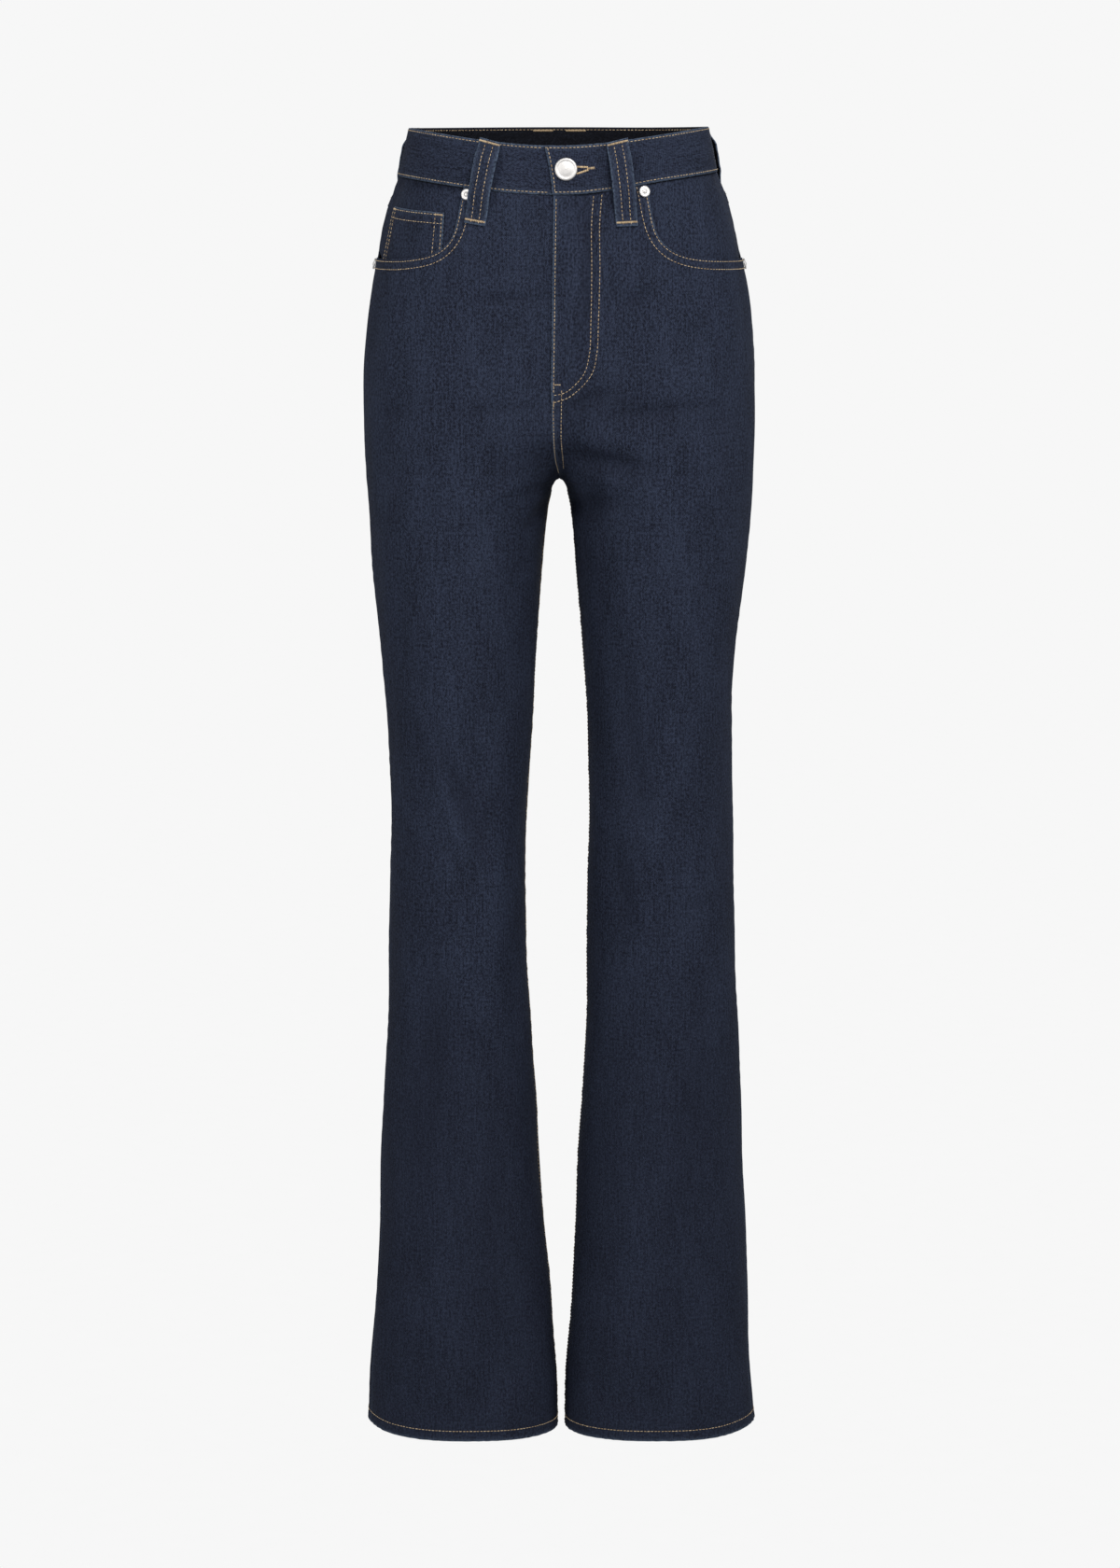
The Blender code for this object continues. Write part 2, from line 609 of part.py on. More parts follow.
BACK_POCKET_G = 0.54
BACK_POCKET_TOP = -88.0
BACK_POCKET_TILT = 6.0           # the top edge falls towards the centre back
BACK_POCKET_HALF = (75.0, 64.0)  # half width at the top and at the lower corners
BACK_POCKET_SIDE = 126.0
BACK_POCKET_POINT = 24.0
BACK_POCKET_WALL = 1.4
BACK_POCKET_GAP = 0.5


def back_pocket(side):
    """Five-cornered patch pocket on the seat."""
    p = np.linspace(-1.0, 1.0, 15)[None, :]
    v = np.linspace(0.0, 1.0, 12)[:, None]
    back = float(lengths(np.array([-150.0]), side)[1][0])
    half = BACK_POCKET_HALF[0] * (1 - v) + BACK_POCKET_HALF[1] * v
    g = BACK_POCKET_G + p * half / back
    top = BACK_POCKET_TOP - BACK_POCKET_TILT * p
    fall = BACK_POCKET_SIDE + BACK_POCKET_POINT * (1 - np.abs(p))
    z = top - fall * v
    return patch("back_pocket_" + side, z, g, side, BACK_POCKET_GAP + BACK_POCKET_WALL,
                 BACK_POCKET_WALL, denim())


# ---------------------------------------------------------------- belt loops

LOOP_WIDTH = 18.0
LOOP_WALL = 1.8
LOOP_STAND = 6.0         # clear way for a belt behind a loop
LOOP_OVER = {"front": 0.8, "back": -0.5}     # height of a loop's top end over the band's edge
# name, side, top's distance from the centre line, slant away from it, half, length,
# slope of the top end and of the bottom end
LOOPS = (
    ("belt_loop_front_left", "left", 46.7, 8.5, "front", 69.4, 0.22, 0.0),
    ("belt_loop_front_right", "right", 56.0, 13.0, "front", 68.0, 0.26, 0.16),
    ("belt_loop_side_left", "left", 148.0, 9.0, "back", 64.0, 0.0, 0.0),
    ("belt_loop_side_right", "right", 143.0, 9.0, "back", 64.0, 0.0, 0.0),
    ("belt_loop_back_left", "left", 14.0, 2.0, "back", 64.0, 0.0, 0.0),
    ("belt_loop_back_right", "right", 14.0, 2.0, "back", 64.0, 0.0, 0.0))


def loop_lift(t):
    """Lift of a loop's inner face at share t of its length."""
    ends = BAND_LIFT + SEAM_GAP + (SEAM_GAP - BAND_LIFT - SEAM_GAP) * smoothstep(0.62, 0.92, t)
    bow = smoothstep(0.05, 0.28, t) * (1 - smoothstep(0.60, 0.93, t))
    return ends + LOOP_STAND * bow


def belt_loop(name, side, away, slant, half, length, slope_top, slope_bottom):
    """A folded strip that stands off the band between its two bar-tacked ends."""
    t = np.linspace(0.0, 1.0, 15)[:, None]
    w = np.linspace(-0.5, 0.5, 3)[None, :] * LOOP_WIDTH
    sign = -1.0 if half == "front" else 1.0
    pick = 0 if half == "front" else 1
    middle = away + slant * t
    waist = lengths(np.array([0.0]), side)[pick][0]
    top = float(band_top(np.array(sign * (1 - away / waist))))
    heights = top + LOOP_OVER[half] - length * t
    girth = lengths(heights[:, 0], side)[pick][:, None]
    g = sign * (1 - (middle - sign * w) / girth)
    z = heights + w * (slope_top * (1 - t) + slope_bottom * t)
    lift = np.broadcast_to(loop_lift(t), g.shape)
    outer = skin(z, g, side, lift + LOOP_WALL)
    inner = skin(z, g, side, lift)
    return wall(name, outer, inner, side, denim())


# ---------------------------------------------------------------- metal

BUTTON_Z = -13.8
BUTTON_G = -0.972
HOLE_RADIUS = 3.0
SHANK_RADIUS = 2.6
BUTTON_RADIUS = 9.2
RIVET_RADIUS = 4.75
BUTTON_SIDES = 24
RIVET_SIDES = 14


def place_at(z, g, side):
    """Matrix with its Z axis pointing out of the cloth at a place on the surface."""
    z = np.array(z)
    g = np.array(g)
    origin = Vector(skin(z, g, side) * MM)
    out = Vector(outward(z, g, side))
    across = Vector((0.0, 0.0, 1.0)).cross(out).normalized()
    up = out.cross(across)
    turn = Matrix((across, up, out)).transposed().to_4x4()
    return Matrix.Translation(origin) @ turn


def turned(name, profile, matrix, finish, sides=BUTTON_SIDES):
    """A closed body turned round Z; the profile runs from axis to axis, bottom to top."""
    rings = profile[1:-1]
    points = [(0.0, 0.0, profile[0][1])]
    for radius, height in rings:
        for k in range(sides):
            angle = 2 * np.pi * k / sides
            points.append((radius * np.cos(angle), radius * np.sin(angle), height))
    points.append((0.0, 0.0, profile[-1][1]))
    last = len(points) - 1
    faces = []
    for k in range(sides):
        n = (k + 1) % sides
        faces.append((0, 1 + n, 1 + k))
        for r in range(len(rings) - 1):
            low = 1 + r * sides
            high = low + sides
            faces.append((low + k, low + n, high + n, high + k))
        top = 1 + (len(rings) - 1) * sides
        faces.append((top + k, top + n, last))
    made = add_mesh(name, [np.array(p) for p in points], faces, finish)
    made.matrix_world = matrix
    return made


def button():
    """Domed tack button: its shank stands on the right end, through the left one."""
    seat = BAND_LIFT + SEAM_GAP
    cap = BAND_LIFT + BAND_LAP + SEAM_GAP
    profile = ((0.0, seat), (SHANK_RADIUS, seat), (SHANK_RADIUS, cap), (BUTTON_RADIUS - 0.5, cap),
               (BUTTON_RADIUS, cap + 0.5), (BUTTON_RADIUS, cap + 1.2),
               (BUTTON_RADIUS - 0.6, cap + 1.9), (BUTTON_RADIUS - 1.5, cap + 2.1),
               (BUTTON_RADIUS - 2.2, cap + 1.8), (BUTTON_RADIUS - 3.2, cap + 1.9),
               (3.5, cap + 2.3), (0.0, cap + 2.5))
    return turned("button", profile, place_at(BUTTON_Z, BUTTON_G, "left"), pale_metal())


RIVET_DROP = RIVET_RADIUS + 0.2      # an upper rivet's centre lies this far under the waist seam
LOWER_RIVET_Z = -92.5
RIVETS = (
    ("rivet_front_left", "left", -0.652, None),
    ("rivet_front_right", "right", -0.622, None),
    ("rivet_side_left", "left", -0.070, LOWER_RIVET_Z),
    ("rivet_side_right", "right", -0.070, LOWER_RIVET_Z))


def rivet(name, side, g, z):
    """Domed pocket rivet on the front panel, by default just under the waist seam."""
    if z is None:
        z = float(waist_seam(np.array(g))) - RIVET_DROP
    r = RIVET_RADIUS
    profile = ((0.0, SEAM_GAP), (r - 0.4, SEAM_GAP), (r, 0.9), (r - 0.8, 1.8),
               (r - 2.2, 1.7), (1.3, 2.1), (0.0, 2.3))
    return turned(name, profile, place_at(z, g, side), pale_metal(), RIVET_SIDES)


# ---------------------------------------------------------------- the whole part

def main():
    for old in list(bpy.data.objects):
        bpy.data.objects.remove(old, do_unlink=True)
    for side in SIDES:
        front_panel(side)
        back_panel(side)
        yoke(side)
        pocket_facing(side)
        back_pocket(side)
    coin_pocket()
    waistband()
    fly_strip("zip_fly", -13.0, 13.0, -40.0, -190.0, -CLOTH - SEAM_GAP, 1.2, zip_tape())
    fly_strip("fly_shield", -14.0, 30.0, -38.0, FLY_END, -CLOTH - 1.2 - 2 * SEAM_GAP, 1.2, denim())
    for row in LOOPS:
        belt_loop(*row)
    button()
    for row in RIVETS:
        rivet(*row)


main()
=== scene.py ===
"""Looks of the bootcut jeans: cloth shells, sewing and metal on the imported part.

The cloth lies on the same surface as its solids.  A place on that surface has a height z
and a ring place g on one leg's side: -1 at the centre front (the inseam below the crotch),
0 at the side seam and 1 at the centre back (again the inseam).  Past -1 or 1 it runs on
over the centre line to the other side.  Sizes are in millimetres where nothing else is said.
"lift" is how far a face stands out from the surface, and "calm" takes the puckers away.
"""

import bpy
import numpy as np
from mathutils import Matrix, Vector

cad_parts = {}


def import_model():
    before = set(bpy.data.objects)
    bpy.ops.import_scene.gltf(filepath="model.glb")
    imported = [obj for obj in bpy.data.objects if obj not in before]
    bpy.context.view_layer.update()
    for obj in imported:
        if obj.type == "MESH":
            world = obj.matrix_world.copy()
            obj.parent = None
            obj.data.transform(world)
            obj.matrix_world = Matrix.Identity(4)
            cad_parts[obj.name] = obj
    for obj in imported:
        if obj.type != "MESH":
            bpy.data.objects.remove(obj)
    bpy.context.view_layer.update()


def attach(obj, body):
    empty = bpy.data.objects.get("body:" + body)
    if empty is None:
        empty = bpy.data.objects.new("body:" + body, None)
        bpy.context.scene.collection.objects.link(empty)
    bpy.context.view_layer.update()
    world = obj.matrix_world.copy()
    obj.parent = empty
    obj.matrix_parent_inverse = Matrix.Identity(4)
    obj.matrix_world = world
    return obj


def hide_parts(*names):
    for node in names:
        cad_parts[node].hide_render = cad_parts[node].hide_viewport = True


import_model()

MM = 0.001

# Driving sizes
CLOTH = 1.5              # denim wall
BAND_WALL = 2.6          # two layers and the seam inside the waistband
SEAM_GAP = 0.3           # between layers, and under the waistband's and yoke's seams
BAND_HEIGHT = 39.6
BAND_LIFT = 0.8          # the band stands proud of the panels
BAND_TOP_SIDE = 20.0     # height of the band's top edge over the side seam
FRONT_DIP = 14.6         # how far that edge falls at the centre front
BACK_RISE = 1.0          # how far it rises at the centre back
CROTCH = -272.5
HEM = -1101.6
HEM_DEPTH = 10.0
HEM_FOLD = 1.3           # the turned-up layer inside the hem
HEM_DROP = 5.0           # the hem hangs lower at the inseam
FLY_END = -198.0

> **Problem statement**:
Using the data above, reproduce exactly the lines from the line that contains "the whole part" through the line that contains "before = set(bpy.data.objects)", including both.

> **Task output**:
# ---------------------------------------------------------------- the whole part

def main():
    for old in list(bpy.data.objects):
        bpy.data.objects.remove(old, do_unlink=True)
    for side in SIDES:
        front_panel(side)
        back_panel(side)
        yoke(side)
        pocket_facing(side)
        back_pocket(side)
    coin_pocket()
    waistband()
    fly_strip("zip_fly", -13.0, 13.0, -40.0, -190.0, -CLOTH - SEAM_GAP, 1.2, zip_tape())
    fly_strip("fly_shield", -14.0, 30.0, -38.0, FLY_END, -CLOTH - 1.2 - 2 * SEAM_GAP, 1.2, denim())
    for row in LOOPS:
        belt_loop(*row)
    button()
    for row in RIVETS:
        rivet(*row)


main()
=== scene.py ===
"""Looks of the bootcut jeans: cloth shells, sewing and metal on the imported part.

The cloth lies on the same surface as its solids.  A place on that surface has a height z
and a ring place g on one leg's side: -1 at the centre front (the inseam below the crotch),
0 at the side seam and 1 at the centre back (again the inseam).  Past -1 or 1 it runs on
over the centre line to the other side.  Sizes are in millimetres where nothing else is said.
"lift" is how far a face stands out from the surface, and "calm" takes the puckers away.
"""

import bpy
import numpy as np
from mathutils import Matrix, Vector

cad_parts = {}


def import_model():
    before = set(bpy.data.objects)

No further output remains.